Alice Kuipers erzählt die Geschichte von Sophie, die den Tod ihrer Schwester verarbeiten muss. Dabei wird ihr der Rat gegeben, ein Tagebuch zu führen, um sämtliche Emotionen und Fortschritte aufzulisten. In ihrem Tagebuch schreibt sie über ihr zerrüttetes Verhältnis zu ihrer Mutter, angeknackste Freundschaften und Schwärmereien für Dan. Allerdings wird auch immer wieder ihre Schwester erwähnt, um die sie sehr trauert.
Die Trauer wird authentisch dargestellt, allerdings ist es mir an manchen Stellen dann doch zu viel, denn sie versinkt in Selbstmitleid und entwickelt sich dabei nicht weiter. Anstatt zu verarbeiten, klammert sie sich an die kleinsten Dinge fest. Dies mag zwar am Anfang ein schwacher Trost sein, aber auf Dauer hat es mich dann doch etwas genervt.
Ich konnte ihre Trauer, ihre Gefühle und ihre Gedanken ganz gut verstehen, allerdings hätte ich sie auch gerne wachgerüttelt. Verluste sind im Leben nie schön, erst recht nicht, wenn es um Familienmitglieder geht, aber die Art und Weise, wie sie alles verarbeitet, war eher kontraproduktiv. Ebenfalls etwas irritiert hat mich die Schwärmerei für Dan.

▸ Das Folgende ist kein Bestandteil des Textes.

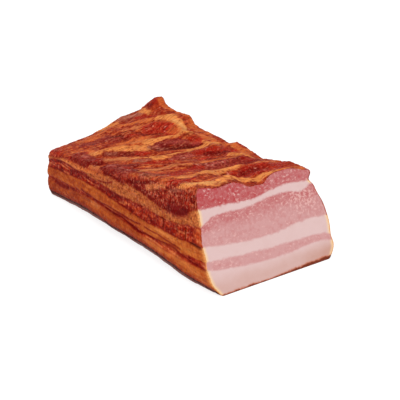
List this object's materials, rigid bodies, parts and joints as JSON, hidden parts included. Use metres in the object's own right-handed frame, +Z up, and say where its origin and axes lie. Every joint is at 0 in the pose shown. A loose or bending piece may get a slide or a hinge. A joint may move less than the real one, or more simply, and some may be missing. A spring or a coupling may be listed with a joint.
{
  "type": "slab of smoked bacon",
  "caption": "Block of smoked pork belly on its rind: smoked crust on the top, sides and far end, and a slanted fresh cut that shows layers of fat and lean.",
  "frame": {"origin": "centre of the slab's bounding box, on the rind that it lies on", "axes": "+X along the slab from the smoked far end to the fresh cut, +Y across it, +Z up from the rind through the layers"},
  "size_m": [0.1964, 0.095, 0.0586],
  "materials": {
    "rind_fat": "cut fat, white-pink and moist, with a dark brown-purple rind under it and an orange-brown smoked side",
    "lower_lean": "cut lean, pale pink with fine fibres, and dark red-brown where it is smoked",
    "middle_fat": "cut fat, white-pink and moist, with an orange-brown smoked side",
    "main_lean": "cut lean, pink with whitish flecks, and dark red-brown where it is smoked",
    "upper_fat": "cut fat, white-pink, with a tan, pitted smoked side",
    "top_crust": "smoked crust, dark red-brown and orange in folds, with a satin sheen, and darker pink lean where it is cut"
  },
  "bodies": {
    "root": {"fat_back": "rind_fat", "lean_lower": "lower_lean", "fat_middle": "middle_fat", "lean_main": "main_lean", "fat_upper": "upper_fat", "lean_top": "top_crust"}
  },
  "joints": []
}
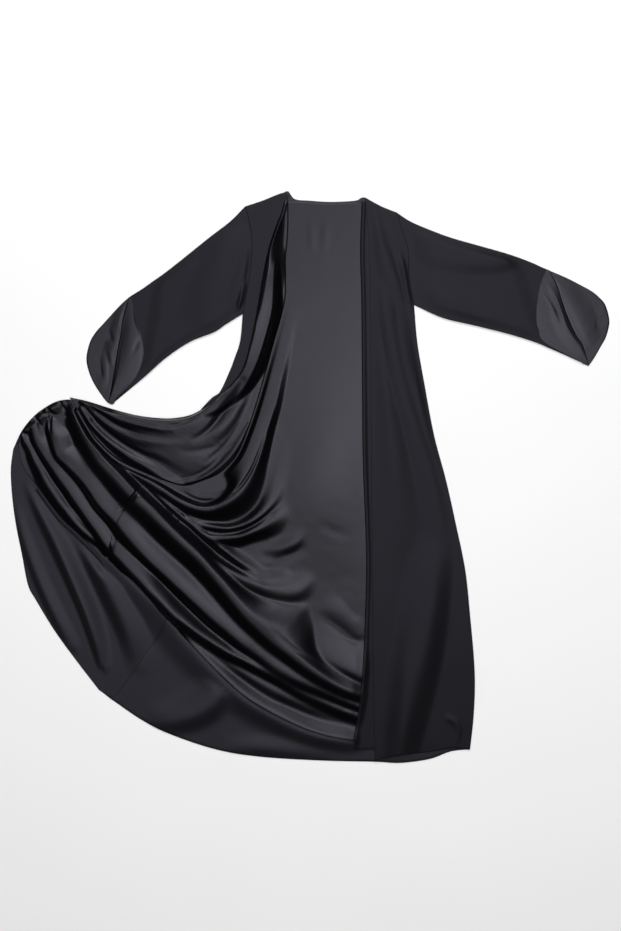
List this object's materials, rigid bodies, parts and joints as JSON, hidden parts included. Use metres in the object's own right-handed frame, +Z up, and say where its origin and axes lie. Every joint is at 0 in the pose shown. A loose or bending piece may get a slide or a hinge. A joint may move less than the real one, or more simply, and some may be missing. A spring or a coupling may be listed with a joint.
{
  "type": "abaya cloak",
  "caption": "Full-length open-front cloak of black crepe with a satin lining, laid flat with one front turned out in folds and the sleeve ends turned back.",
  "frame": {"origin": "centre of the laid-out cloak's plan box, on the surface that it lies on", "axes": "+X towards the wearer's left sleeve, +Y towards the neck, +Z up out of the surface, with the back underneath"},
  "size_m": [1.496, 1.4285, 0.0319],
  "materials": {
    "crepe": "matte black crepe",
    "satin": "glossy black satin"
  },
  "bodies": {
    "root": {"back": "crepe", "front_right": "crepe", "front_right_opened": "crepe", "front_left": "crepe", "front_left_facing": "crepe", "lining_back": "satin", "lining_front_right": "satin", "lining_front_right_swag": "satin", "lining_hem_band": "crepe", "sleeve_right_back": "crepe", "sleeve_right_front": "crepe", "sleeve_right_lining": "satin", "cuff_right": "satin", "sleeve_left_back": "crepe", "sleeve_left_front": "crepe", "sleeve_left_lining": "satin", "cuff_left": "satin"}
  },
  "joints": []
}
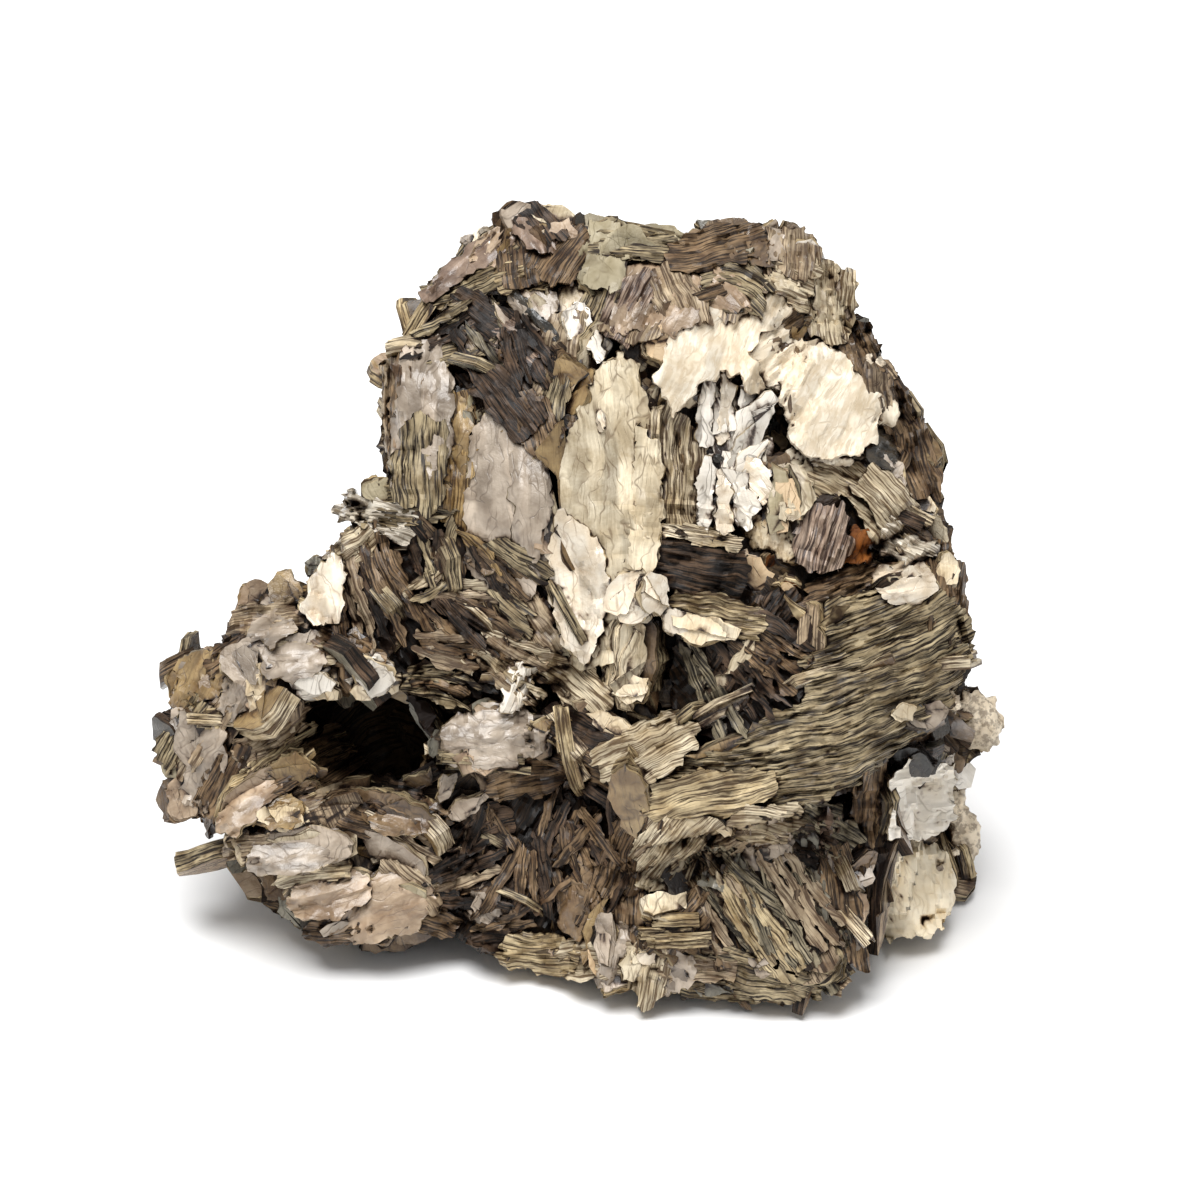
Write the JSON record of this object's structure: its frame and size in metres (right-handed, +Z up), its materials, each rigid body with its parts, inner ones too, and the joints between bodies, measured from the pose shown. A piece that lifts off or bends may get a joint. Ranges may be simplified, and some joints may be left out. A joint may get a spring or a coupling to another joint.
{
  "type": "mica crystal cluster",
  "caption": "Natural muscovite mica specimen: intergrown books and rosettes of thin sheets with white albite crust, resting on its own base.",
  "frame": {"origin": "centre of the bounding box at the level of the resting faces", "axes": "+Z up, +X along the width to the right of someone who faces the show side, -Y towards that person"},
  "size_m": [0.1512, 0.1134, 0.1198],
  "materials": {
    "mica": "pearly cleavage faces, dull ruled sheet edges, matt white crust"
  },
  "bodies": {
    "root": {"mica_cluster": "mica"}
  },
  "joints": []
}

Zwar gönnt man ihr dieses Gefühl, jedoch hab ich es nicht nachvollziehen können, da meiner Meinung nach alles viel zu schnell ging und ich mehrfach zurückblättern musste, weil ich das Gefühl hatte, etwas überlesen zu haben.

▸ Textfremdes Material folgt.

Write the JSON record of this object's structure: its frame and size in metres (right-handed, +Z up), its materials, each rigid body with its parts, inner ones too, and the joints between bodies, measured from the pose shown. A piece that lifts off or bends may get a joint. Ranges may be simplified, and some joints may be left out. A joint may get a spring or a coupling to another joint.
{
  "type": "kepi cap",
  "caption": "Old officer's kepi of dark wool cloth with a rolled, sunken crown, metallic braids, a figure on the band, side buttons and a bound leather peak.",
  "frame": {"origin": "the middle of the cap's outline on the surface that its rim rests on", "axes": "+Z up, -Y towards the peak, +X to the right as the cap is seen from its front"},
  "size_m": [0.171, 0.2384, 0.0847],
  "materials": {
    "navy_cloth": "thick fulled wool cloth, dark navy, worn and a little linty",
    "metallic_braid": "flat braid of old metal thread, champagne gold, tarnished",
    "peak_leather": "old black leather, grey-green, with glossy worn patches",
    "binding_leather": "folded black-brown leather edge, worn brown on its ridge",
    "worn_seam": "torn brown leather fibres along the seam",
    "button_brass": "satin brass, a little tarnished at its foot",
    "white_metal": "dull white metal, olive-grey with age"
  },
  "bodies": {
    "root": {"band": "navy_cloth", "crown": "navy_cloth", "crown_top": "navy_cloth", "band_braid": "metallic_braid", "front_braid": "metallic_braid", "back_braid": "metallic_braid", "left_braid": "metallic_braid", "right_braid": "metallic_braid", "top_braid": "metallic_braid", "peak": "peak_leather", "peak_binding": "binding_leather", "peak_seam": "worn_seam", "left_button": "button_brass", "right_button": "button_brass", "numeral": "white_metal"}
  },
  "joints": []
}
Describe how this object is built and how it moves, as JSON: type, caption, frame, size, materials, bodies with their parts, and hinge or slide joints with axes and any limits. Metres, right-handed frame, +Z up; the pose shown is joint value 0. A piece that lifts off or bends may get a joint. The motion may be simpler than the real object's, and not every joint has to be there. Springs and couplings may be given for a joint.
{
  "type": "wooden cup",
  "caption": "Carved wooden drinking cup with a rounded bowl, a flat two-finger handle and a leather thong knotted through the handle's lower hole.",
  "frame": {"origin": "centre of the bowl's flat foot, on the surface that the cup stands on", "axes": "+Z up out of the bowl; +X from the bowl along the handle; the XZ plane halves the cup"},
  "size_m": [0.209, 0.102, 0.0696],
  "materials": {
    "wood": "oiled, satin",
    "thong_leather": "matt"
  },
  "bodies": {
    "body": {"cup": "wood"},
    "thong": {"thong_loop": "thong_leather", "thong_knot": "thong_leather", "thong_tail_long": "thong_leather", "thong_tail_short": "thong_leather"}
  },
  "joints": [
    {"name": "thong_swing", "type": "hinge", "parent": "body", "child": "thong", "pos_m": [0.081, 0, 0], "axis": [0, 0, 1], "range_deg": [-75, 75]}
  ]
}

Allerdings geht es hier nicht nur um den Verlust ihrer Schwester und Dan, sondern auch um das Verhältnis zu ihrer Mutter, das ziemlich abgekühlt ist. Mutter und Tochter haben sich wenig zu sagen und leben eher nebeneinander her als miteinander. Auffällig ist dabei, dass ein ähnliches Verhältnis bereits in "Sehen wir uns morgen?" thematisiert wurde. Wenn man beides miteinander vergleicht, entdeckt man leider nur wenig neue Ideen. Ein komplett neuer Aufbau hätte mir in "Vor meinen Augen" deutlich besser gefallen.

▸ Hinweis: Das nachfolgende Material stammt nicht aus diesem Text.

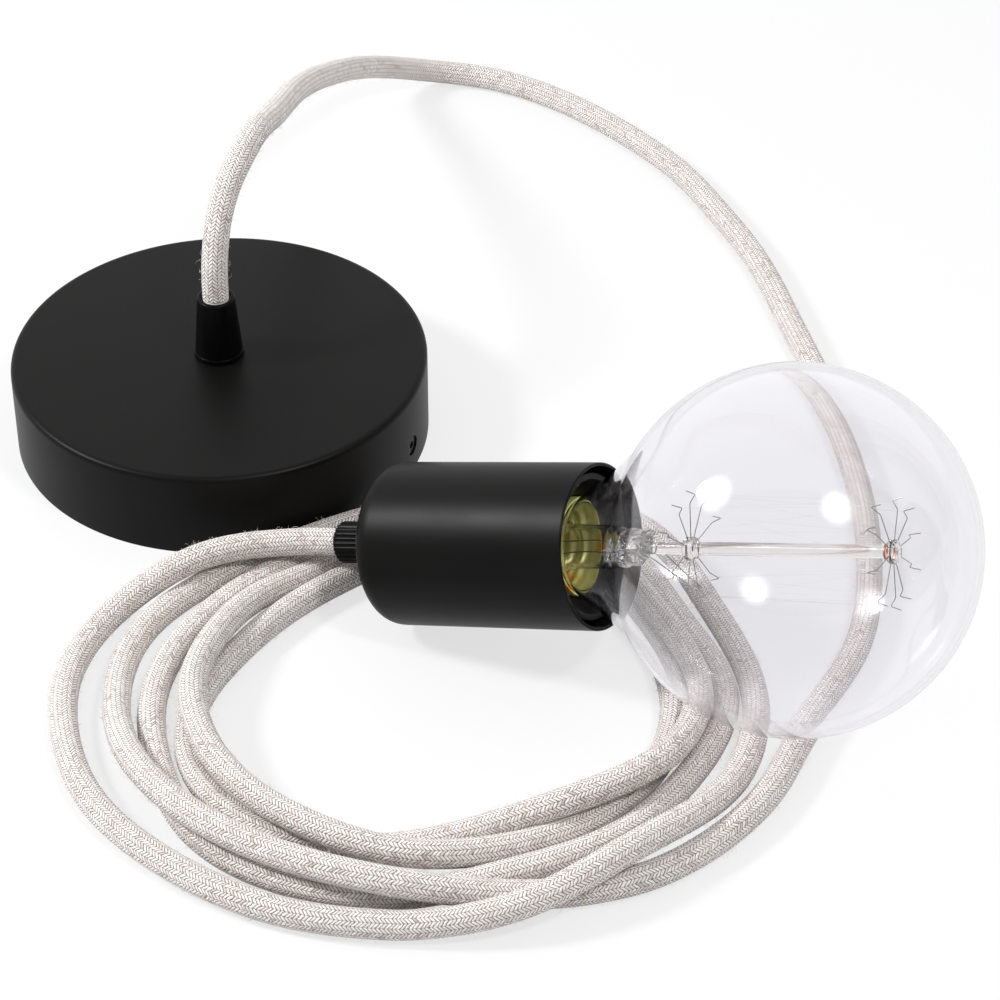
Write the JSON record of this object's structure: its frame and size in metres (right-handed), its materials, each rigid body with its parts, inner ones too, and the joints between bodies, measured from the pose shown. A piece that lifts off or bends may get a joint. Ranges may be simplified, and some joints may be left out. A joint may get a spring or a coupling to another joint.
{
  "type": "pendant cord set",
  "caption": "Pendant cord set: round ceiling canopy with cone cord grip, long braided cord in a loose coil, cup lamp holder and clear globe bulb.",
  "frame": {"origin": "centre of the ceiling plate's flat back, in the plane of the canopy's open rim, which is also the surface the set lies on", "axes": "+Z away from the ceiling face through the canopy's top and cord grip; +X towards the bulb's side; +Y towards the wide loop of the cord"},
  "size_m": [0.2624, 0.4038, 0.104],
  "materials": {
    "satin_black_steel": "satin black powder coat",
    "black_plastic": "smooth moulded black plastic",
    "zinc_steel": "zinc plated steel",
    "brass": "plain turned and pressed brass",
    "cap_metal": "rolled cap, olive gold seen through the glass",
    "porcelain": "glazed white ceramic",
    "natural_nylon": "milky moulded plastic",
    "dark_glass": "black insulating glass",
    "clear_glass": "clear blown glass",
    "nickel_wire": "thin drawn wire",
    "linen_braid": "natural linen braid with grey-brown flecks",
    "cable_sheath": "white cable sheath",
    "brown_core": "brown core insulation",
    "blue_core": "blue core insulation",
    "earth_core": "green and yellow core insulation"
  },
  "bodies": {
    "root": {"canopy_cup": "satin_black_steel", "grip_cone": "black_plastic", "grip_screw": "black_plastic", "grip_nut": "zinc_steel", "canopy_cable": "cable_sheath", "ceiling_plate": "zinc_steel", "plate_screw_right": "black_plastic", "plate_screw_left": "black_plastic", "terminal_block": "natural_nylon", "terminal_sleeve_1": "brass", "terminal_sleeve_2": "brass", "terminal_sleeve_3": "brass", "terminal_screw_1": "zinc_steel", "terminal_screw_2": "zinc_steel", "terminal_screw_3": "zinc_steel", "canopy_core_brown": "brown_core", "canopy_core_earth": "earth_core", "canopy_core_blue": "blue_core", "holder_cup": "satin_black_steel", "holder_gland": "black_plastic", "socket_dome": "satin_black_steel", "earth_screw": "brass", "socket_insert": "porcelain", "insert_screw_centre": "brass", "insert_screw_side": "brass", "contact_centre": "brass", "contact_side": "brass", "socket_shell": "black_plastic", "holder_cable": "cable_sheath", "holder_core_brown": "brown_core", "holder_core_blue": "blue_core", "holder_core_earth": "earth_core", "bulb_glass": "clear_glass", "bulb_cap": "cap_metal", "cap_insulator": "dark_glass", "cap_contact": "zinc_steel", "glass_stem": "clear_glass", "lead_wire_front": "nickel_wire", "lead_wire_back": "nickel_wire", "spider_near": "nickel_wire", "spider_far": "nickel_wire", "filament": "nickel_wire", "cord_arc": "linen_braid", "cord_coil": "linen_braid", "cord_tail": "linen_braid"}
  },
  "joints": []
}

Die Covergestaltung gefällt mir besonders gut. Sophie wirkt auf dem Bild sehr zerbrechlich, was zu ihrem Wesen passt. Allgemein gefällt mir das deutsche Cover weitaus besser als das Cover der US-Ausgabe. Die Kurzbeschreibung gefällt mir im Nachhinein eher weniger. Vor dem Lesen fand ich sie sehr gut geschrieben, nach dem Lesen war ich jedoch nicht mehr der Meinung, da sie sich nicht wirklich auf die Haupthandlung konzentriert.
Insgesamt ist "Vor meinen Augen" eine recht nette Geschichte für zwischendurch, die man trotz des eher ernsten Themas schnell weg lesen kann. Wären die Charaktere allerdings ein bisschen sympathischen gewesen, hätte ich deutlich mehr Lust auf diese Geschichte gehabt. Dennoch ist dieses Buch eine Kaufempfehlung wert, da der Schreibstil absolut wunderbar ist.